= Shepseskaf-ankh =

Shepseskaf-ankh was an ancient Egyptian physician and priest. He was the Head of the Physicians of Upper and Lower Egypt and served the pharaoh household during the Fifth Dynasty.

His tomb was discovered by Czech archaeologists in Abusir in 2013.

Shepseskaf-ankh held a number of important titles, many of them connected to his position as physician at the royal court, but he also held several important priestly titles.
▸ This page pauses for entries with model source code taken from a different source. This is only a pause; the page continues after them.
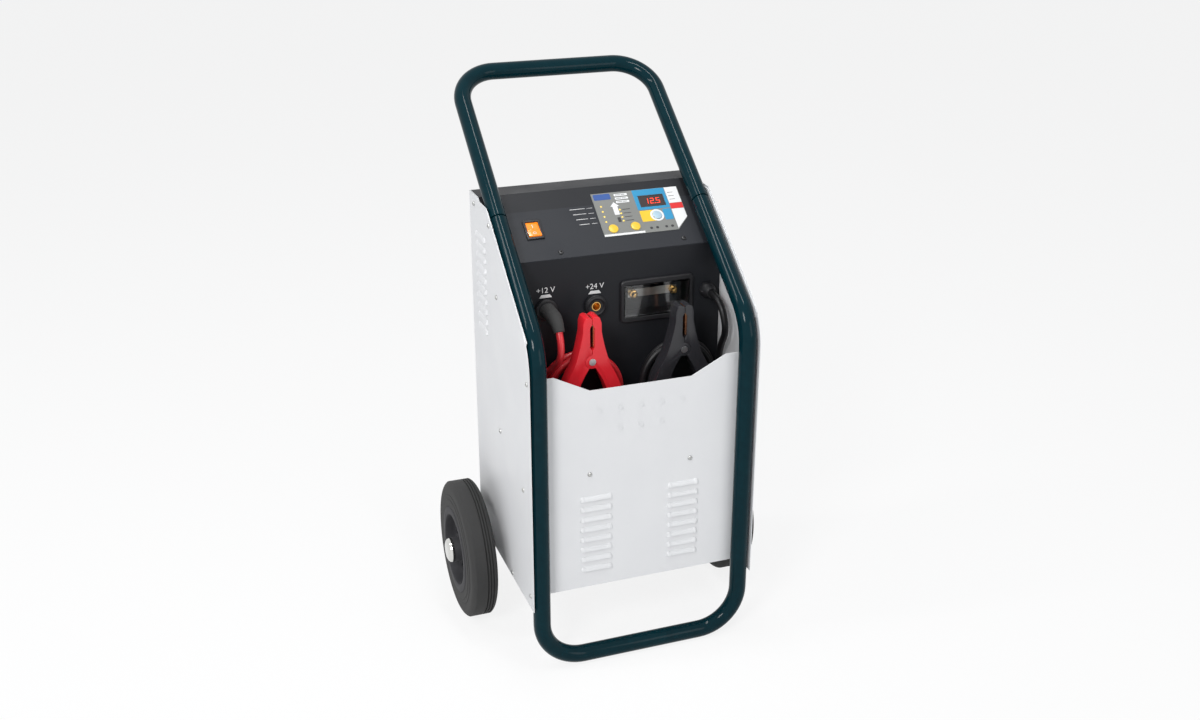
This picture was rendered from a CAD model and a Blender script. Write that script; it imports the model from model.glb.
"""A wheeled workshop battery charger, dressed for its portrait.

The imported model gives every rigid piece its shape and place. This script gives each of them its
finish, rounds the moulded ones, winds the two leads as soft cords and adds the printed control
face, the lit digits, the screws and the markings. Lengths are millimetres in the frame that the
part's source uses: X across, Y back from the legs, Z up from the floor. Only the lamps and the
spans of a finish are given in metres, and the relief of a finish in micrometres.
"""
import logging
import math
from collections.abc import Callable
from dataclasses import dataclass
from enum import Enum

import bmesh
import bpy
from mathutils import Matrix, Vector

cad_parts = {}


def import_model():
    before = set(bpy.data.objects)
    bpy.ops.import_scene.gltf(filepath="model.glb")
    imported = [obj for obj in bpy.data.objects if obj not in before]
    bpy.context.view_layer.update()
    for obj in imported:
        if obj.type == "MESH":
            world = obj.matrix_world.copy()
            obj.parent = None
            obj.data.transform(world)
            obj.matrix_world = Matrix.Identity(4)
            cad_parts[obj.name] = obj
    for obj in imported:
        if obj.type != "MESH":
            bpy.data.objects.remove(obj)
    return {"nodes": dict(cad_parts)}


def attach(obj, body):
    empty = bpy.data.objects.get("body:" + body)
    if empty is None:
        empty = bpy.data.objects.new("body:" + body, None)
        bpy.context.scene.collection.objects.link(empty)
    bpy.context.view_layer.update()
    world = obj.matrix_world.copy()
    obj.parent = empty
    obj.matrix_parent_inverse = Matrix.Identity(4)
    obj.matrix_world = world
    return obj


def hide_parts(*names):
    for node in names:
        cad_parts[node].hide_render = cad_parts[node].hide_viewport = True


LOG = logging.getLogger("charger")

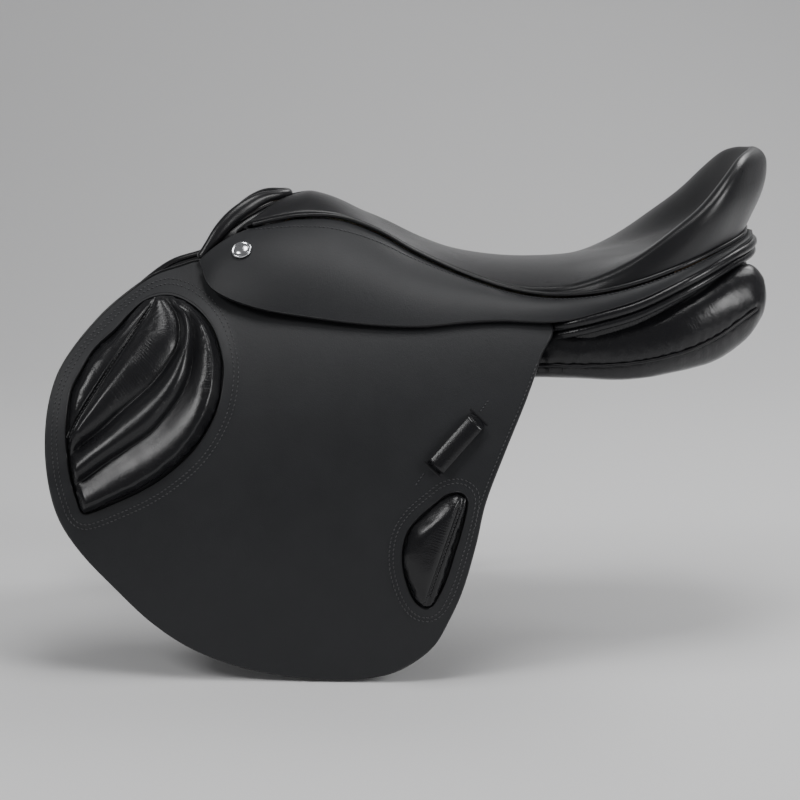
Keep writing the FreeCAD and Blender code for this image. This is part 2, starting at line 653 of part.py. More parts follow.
def build_keeper():
    """Strap bridge on the flap: both ends down on the leather, a tunnel between."""
    whole = side_slab(turned(rectangle(KEEPER_LENGTH, KEEPER_W), KEEPER_AT, KEEPER_ANGLE),
                      -KEEPER_ROOM - KEEPER_T, -0.05, False)
    room = side_slab(turned(rectangle(KEEPER_LENGTH - 2 * KEEPER_T, KEEPER_W + 4), KEEPER_AT, KEEPER_ANGLE),
                     -KEEPER_ROOM, 2.0, False)
    return whole.cut(room)


def strap_pivot(y):
    return V(below(skin, y, STRAP_TOP_Z, STRAP_TOP + STRAP_T / 2), y, STRAP_TOP_Z - 6)


def build_strap(y):
    """Girth strap with a pointed end and a row of buckle holes."""
    half = STRAP_W / 2
    outline = [(y - half, STRAP_TOP_Z), (y - half, STRAP_BOTTOM_Z + 14), (y - 5, STRAP_BOTTOM_Z),
               (y + 5, STRAP_BOTTOM_Z), (y + half, STRAP_BOTTOM_Z + 14), (y + half, STRAP_TOP_Z)]
    strap = side_slab(outline, STRAP_TOP, STRAP_TOP + STRAP_T, False)
    holes = [cylinder(V(60, y, z), V(260, y, z), STRAP_HOLE_R) for z in strap_hole_heights()]
    return strap.cut(holes)


def strap_hole_heights():
    return [STRAP_BOTTOM_Z + 30 + STRAP_HOLE_PITCH * k for k in range(STRAP_HOLES)]


def build_girth_web():
    """Webbing strap that carries the girth straps, over the rail and down."""
    y0, y1 = STRAP_Y["front"] - STRAP_W / 2, STRAP_Y["rear"] + STRAP_W / 2
    low, high = STRAP_TOP_Z + WEB_GAP, STRAP_TOP_Z + WEB_GAP + WEB_TALL
    outline = [(y0, low), (y1, low), (y1, high), (y0, high)]
    return side_slab(outline, STRAP_TOP + 1.0, STRAP_TOP + 1.0 + WEB_T, False)


def panel_ring(y):
    """Closed ring of points round the panel at a station."""
    corners = []
    for k in range(8):
        table = [(station, ring[k][0], ring[k][1]) for station, ring in sorted(PANEL.items())]
        corners.append(V(smooth(table, y), y, smooth(table, y, 2)))
    curve = Part.BSplineCurve()
    curve.interpolate(Points=corners, PeriodicFlag=True)
    first, last = curve.FirstParameter, curve.LastParameter
    return [curve.value(first + (last - first) * k / PANEL_POINTS) for k in range(PANEL_POINTS + 1)]


def build_panel():
    """Flocked panel: a smooth skin through its rings, closed at both ends."""
    y0, y1 = min(PANEL), max(PANEL)
    count = PANEL_STATIONS - 1
    grid = [panel_ring(y0 + (y1 - y0) * k / count) for k in range(count + 1)]
    surface = Part.BSplineSurface()
    surface.interpolate(grid)
    u0, u1 = surface.bounds()[:2]
    caps = [Part.Face(Part.Wire([surface.uIso(u).toShape()])) for u in (u0, u1)]
    solid = Part.Solid(Part.makeShell([surface.toShape()] + caps))
    if solid.Volume < 0:
        solid.reverse()
    return solid


# ------------------------------------------------------------------ dee rings
def dee_frame():
    """Centre of the ring's straight side, its outward normal and downward direction."""
    y, z = DEE_AT
    down = V(skin(y, z - 3) - skin(y, z + 3), 0, -6).normalize()
    out = V(-down.z, 0, down.x)
    stand = DEE_WIRE_R + RUNNING_FIT + STAPLE_WALL + SKIN_GAP - 0.1
    return V(skin(y, z), y, z) + out * stand, out, down


def build_dee():
    """Steel dee, hanging by its straight side, and the staple that holds it."""
    base, out, down = dee_frame()
    along = V(0, 1, 0)
    ends = [base - along * DEE_R, base + along * DEE_R]
    torus = Part.makeTorus(DEE_R, DEE_WIRE_R, base, out)
    round_side = torus.common(half_space(base, along, down, 60))
    balls = [Part.makeSphere(DEE_WIRE_R, end) for end in ends]
    dee = round_side.fuse([cylinder(ends[0], ends[1], DEE_WIRE_R)] + balls)
    half = along * (STAPLE_LENGTH / 2)
    bore = DEE_WIRE_R + RUNNING_FIT
    staple = cylinder(base - half, base + half, bore + STAPLE_WALL)
    return {"dee_ring": dee, "dee_staple": staple.cut(cylinder(base - half * 2, base + half * 2, bore))}


# ---------------------------------------------------------------------- build
def build():
    """Every node by name. What has two sides is built near and mirrored."""
    parts = {}
    parts.update(build_head())
    parts["tree_cantle"] = build_cantle()
    parts.update(build_seat())
    parts.update(build_facings())
    parts["channel_lining"] = bar_loft([(0, y, z) for y, z in CHANNEL], LINING_W, LINING_T)

    near = {"tree_rail": bar_loft(RAIL_LINE, RAIL_W, RAIL_T).cut(bar_rivet_holes()),
            "tree_spring": bar_loft(RAIL_LINE, SPRING_W, SPRING_T, RAIL_T + SKIN_GAP),
            "welt": build_welt(),
            "saddle_nail": build_nail(),
            "sweat_flap": side_slab(SWEAT_OUTLINE, SWEAT_TOP, SWEAT_TOP + SWEAT_T),
            "panel": build_panel(),
            "girth_web": build_girth_web(),
            "knee_block": build_block(KNEE_OUTLINE, BLOCK_H),
            "thigh_block": build_block(THIGH_OUTLINE, BLOCK_H),
            "keeper": build_keeper()}
    near.update(build_bar())
    near.update(build_skirt())
    near.update(build_flap())
    near.update(build_dee())
    for place, y in STRAP_Y.items():
        near["girth_strap_" + place] = build_strap(y)
    for name, shape in near.items():
        parts[name + "_near"] = shape
        parts[name + "_off"] = mirrored(shape)
    rivets = build_bar_rivets()
    parts["bar_rivets"] = Part.makeCompound(rivets + [mirrored(shape) for shape in rivets])
    return parts


def save(parts):
    os.makedirs("parts", exist_ok=True)
    for name, shape in parts.items():
        shape.exportStep("parts/" + name + ".step")


if __name__ == "__main__":
    save(build())
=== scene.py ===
# %% [markdown]
# # An English jumping saddle
# The saddle is a wooden and steel tree with a leather seat, two skirts, two big
# flaps with padded blocks, and two stuffed panels below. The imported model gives
# the places and the joints. Each soft piece is modelled again here as leather.
# %% Start: load the frame
import math

import bmesh
import bpy
from mathutils import Matrix, Vector, geometry, kdtree
from mathutils.bvhtree import BVHTree


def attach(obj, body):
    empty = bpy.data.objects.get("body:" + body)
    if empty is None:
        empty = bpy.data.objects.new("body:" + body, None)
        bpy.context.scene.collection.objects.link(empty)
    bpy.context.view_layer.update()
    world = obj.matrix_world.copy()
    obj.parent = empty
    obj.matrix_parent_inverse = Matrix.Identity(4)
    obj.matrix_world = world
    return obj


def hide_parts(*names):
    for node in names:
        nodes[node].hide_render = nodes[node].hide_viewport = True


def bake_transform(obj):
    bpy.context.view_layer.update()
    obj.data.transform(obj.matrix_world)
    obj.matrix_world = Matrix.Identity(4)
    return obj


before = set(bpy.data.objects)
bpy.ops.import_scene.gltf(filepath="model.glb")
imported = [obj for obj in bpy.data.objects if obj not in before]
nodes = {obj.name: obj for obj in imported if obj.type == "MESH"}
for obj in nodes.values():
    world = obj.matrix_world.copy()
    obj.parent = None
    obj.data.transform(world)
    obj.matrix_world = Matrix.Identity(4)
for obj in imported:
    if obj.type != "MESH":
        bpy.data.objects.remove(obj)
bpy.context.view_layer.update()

scene = bpy.context.scene
MM = 0.001
SIDES = (("near", 1), ("off", -1))

# %% [markdown]
# ## Sizes that the saddler cuts to
# Everything is drawn in millimetres and scaled to metres when a piece is made.
# The tables are the maker's own: the lines of the seat, the welt, the skirt, the
# rolls and the flap, with x across, y from pommel to cantle and z up.
# %% Sizes
SHOULDER_Z, SHOULDER_X, SHOULDER_Y, SHOULDER_RISE = 60.0, 78.0, -160.0, 0.08
SIDE_X, DROP, TURN_IN, STEEPEST = 174.0, 85.0, 60.0, 1.9
FLAP_T, SKIRT_T, SWEAT_T, STRAP_T, COVER_T = 4.5, 3.6, 3.5, 4.0, 2.4
STRAP_TOP = 5.5
SWEAT_TOP = 10.0
STRAP_W, STRAP_TOP_Z, STRAP_BOTTOM_Z = 25.0, 52.0, -172.0
STRAP_Y = {"front": -118.0, "middle": -86.0, "rear": -54.0}
SEAT_CENTRE = [(-206, 118), (-185, 130), (-166, 133), (-155, 134), (-130, 125.5), (-99, 107), (-67, 92),
               (-35, 84.4), (0, 80), (30, 79.5), (60, 81), (90, 85), (115, 90), (138, 97),
               (155, 106), (172, 120), (185, 137), (196, 156), (204, 168), (212, 170)]
SEAT_EDGE = [(-206, 45, 112), (-184, 43, 116.5), (-161, 41, 120), (-131, 41, 119), (-100, 43, 108.5),
             (-70, 51, 93), (-40, 63, 80.5), (-15, 76, 72.5), (0, 83, 69), (22, 92, 66), (45, 98, 67),
             (66, 103, 70.5), (90, 107, 78.5), (115, 107, 91), (138, 101, 105.5), (155, 94, 119),
             (172, 81, 137), (185, 62, 151), (196, 38, 161), (204, 17, 167.5), (209, 0, 169)]
WELT = [(45, -200, 111.5), (42, -184, 115), (40, -161, 118.5), (40, -131, 117.7), (42, -100, 107.4),
        (50, -70, 92), (62, -40, 79.6), (75, -15, 71.5), (82, 0, 67.5), (92, 22, 64), (100, 45, 63.2),
        (108, 75, 66.7), (110, 106, 74.7), (103, 138, 86), (86, 161, 94.5), (64, 179, 100.5),
        (38, 192, 105), (0, 198, 107)]
SKIRT_EDGE = [(-241, 83), (-229, 64), (-196, 51.5), (-152, 44.5), (-104, 39.6), (-62, 38.6), (-27, 42),
              (2, 43.5), (16, 43), (116, 36, 43), (118, 60, 46.5), (119, 84, 53.5), (118, 108, 61.5),
              (109, 140, 75.5), (92, 165, 86.5), (66, 186, 96), (38, 199, 101), (0, 205, 103)]
SKIRT_STAND = [10, 10.5, 9.5, 7.5, 6.2, 5.4, 5.2, 5.2, 5.2]
SKIRT_BULGE = 0.11
ROLL_LINE = [(116, 54, 41), (119.5, 74, 46.2), (119, 105, 55.6), (111.5, 137, 69.9), (96, 162, 80.9),
             (71, 184, 89.9), (43, 199, 94), (14, 206, 96)]
POMMEL_FRONT = [(60, -243, 82), (55, -236, 97), (49, -229, 110), (42, -219, 121), (34, -207, 129.5),
                (25, -195, 134.5), (12, -182, 136.5), (0, -176, 137)]
POMMEL_BACK = [(54, -236, 84), (52, -228, 93), (48, -220, 104), (42, -212, 111.5), (34, -201, 119),
               (23, -189, 125.5), (12, -176, 130), (0, -170, 131)]
FLAP_OUTLINE = [(-242, 81), (-257, 77), (-279, 69.5), (-303, 53), (-319, 38), (-337, 15), (-347, -5),
                (-352, -35), (-350, -72), (-341, -105), (-324, -131), (-297, -159), (-268, -186),
                (-237, -206), (-199, -220), (-161, -227), (-129, -229), (-99, -227), (-76, -220),
                (-53, -203), (-41, -183), (-30, -158), (-20, -123), (-13, -92), (1, -55), (18, -14),
                (30, 18), (38, 38), (20, 43), (0, 46), (-60, 50), (-110, 56), (-180, 58), (-208, 62),
                (-224, 78)]
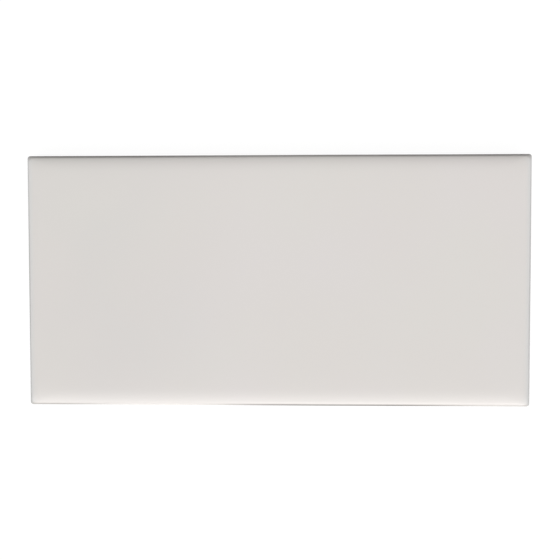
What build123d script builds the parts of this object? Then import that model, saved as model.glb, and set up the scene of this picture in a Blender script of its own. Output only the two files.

His titles:

- acquaintance of the king
- overseer of the healing substances of the great house (this title was so far not yet attested)
- wab priest of the king
- great of the physicians of Upper and Lower Egypt
- priest of Re in Nekhenre (Nekhenre is the name of the sun temple of king Userkaf)
- priest of Re in Setibre (Setibre is the name of the sun temple of king Neferirkare)
- priest of Re in Sesepibre (Sesepibre is the name of the sun temple of king Niuserre)
- priest of Horus of Shenut
- priest of Heka
- priest of Hathor in all places
- priest of Khnum. who is the first in the house of life and in the house of protection
- priest of the Red Crown
- keeper of the king's secrets
- physician of the great house

The burial place of Shepseskaf-ankh was discovered at Abusir. It is a mastaba with eight burial shafts. The mastaba measures 21/90 × 11.5 meters. It is still to about 1.6 meters high. The outer walls were built of stones. At the east side there is a cult chapel. The only decorated part is a false door inscribed with the titles of Shepseskaf-ankh and showing his person standing.